S (ENTRANCE) ELEVATION: 4-bay nave with 2 2-light windows to right and 2 to left; recessed 2-storey entrance vestibule to left with door to right against re-entrant angle, with recessed square dedication plaque "Our Lord Jesus Christ's Kirk on the Green, Leslie, rebuilt 1869"; narrow light at approximate centre above.
TOWER: square, 2-stage tower with steeply-pitched pyramidal roof. Tall 1st stage finishing above ridge of church: (later?) bowed doorway set in re-entrant angle approached by straight flight of 6 steps with curved roof, pointed arch lights on N, S and E faces lighting stair. 2nd stage: coped batter with 2 square-headed timber louvred lights immediately above to S and 1 each to N, E and W with Roman clock face over. 4-course wallhead above moulded string course with gryphon gargoyle to each corner. Roof with wrought-iron cockerel weathervane.
E ELEVATION: tower masking left gable: low pitch-roofed extension with blocked S window and small window to E, clasping tower at NE and adjoining further low extension (boiler house) with blocked N window in re-entrant angle to left of N gable, Doric memorial column with large obelisk finial (possibly incorporated from elsewhere) to outer right corner; multifoil window above at centre.
N ELEVATION: earlier T-plan building: piend-roofed jamb advanced at lean-to centre with external stair with boarded door entered from left and small opening lighting stair; triangular timber louvred vent in piended roof; pointed arch windows on return walls and to outer left and right of nave, all partly blocked.

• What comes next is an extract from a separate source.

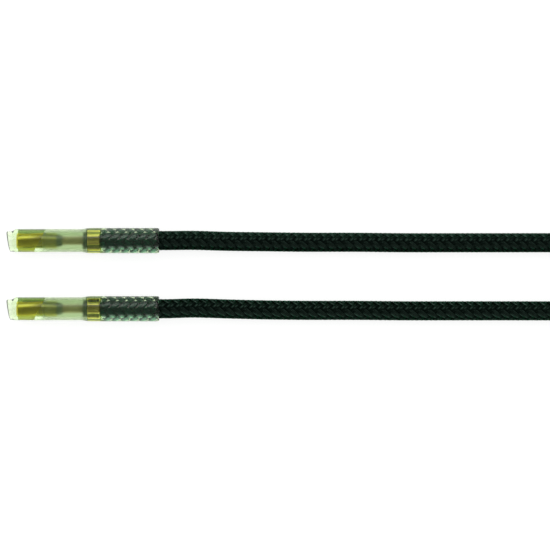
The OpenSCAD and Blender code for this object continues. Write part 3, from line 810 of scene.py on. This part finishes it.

W ELEVATION: projecting 2-storey gabled entrance to right with centre pointed arch light just visible over lychgate, square-headed window to left and door on return face to N; cusped circular window in N gablehead to left.
Windows glazed with diamond-pattern leaded lights (stained glass see below). Graded grey slates, ashlar coped skews, ashlar bracketed skewputts and coped ashlar stacks. Moulded gutters with cast-iron downpipes, square rainwater hoppers and ornate gutter brackets dated 1868.
INTERIOR: undergoing alteration at time of survey. Little woodwork remaining; 3-sided gallery on cast-iron shafts with octagonal capitals, twin-gabled exterior evident over E and W galleries with star formation plasterwork and centre boss to N gallery. Pulpit and organ originally sited at centre S between stained glass windows of 1889 depicting 'The Feeding of the Five Thousand' and 'Christ Blessing Children', both being memorials to, and depicting, Henrietta, Countess of Rothes. Human remains have been uncovered below the floor.
TOWER: very narrow stair leading to bell loft, bell in situ.
LYCHGATE: timber gabled lychgate, at right angles to entrance gable, of cusped arch and Celtic cross, drop finials and seat against W boundary wall.
BOUNDARY WALLS, GRAVEYARD AND MONUMENTS: coped whinstone rubble boundary wall to N, E and W of graveyard, the latter with good collection of 18th century headstones and monuments including the Rothes and Douglas vaults listed separately.
Ecclesiastical building no longer in use as such. Westwood describes the earlier T-plan N section as, "a plain structure built in 1820", with 718 sittings, this building replaced a medieval church demolished in 1821. The pulpit and organ by Scovell, 1909 are reported to have been very impressive.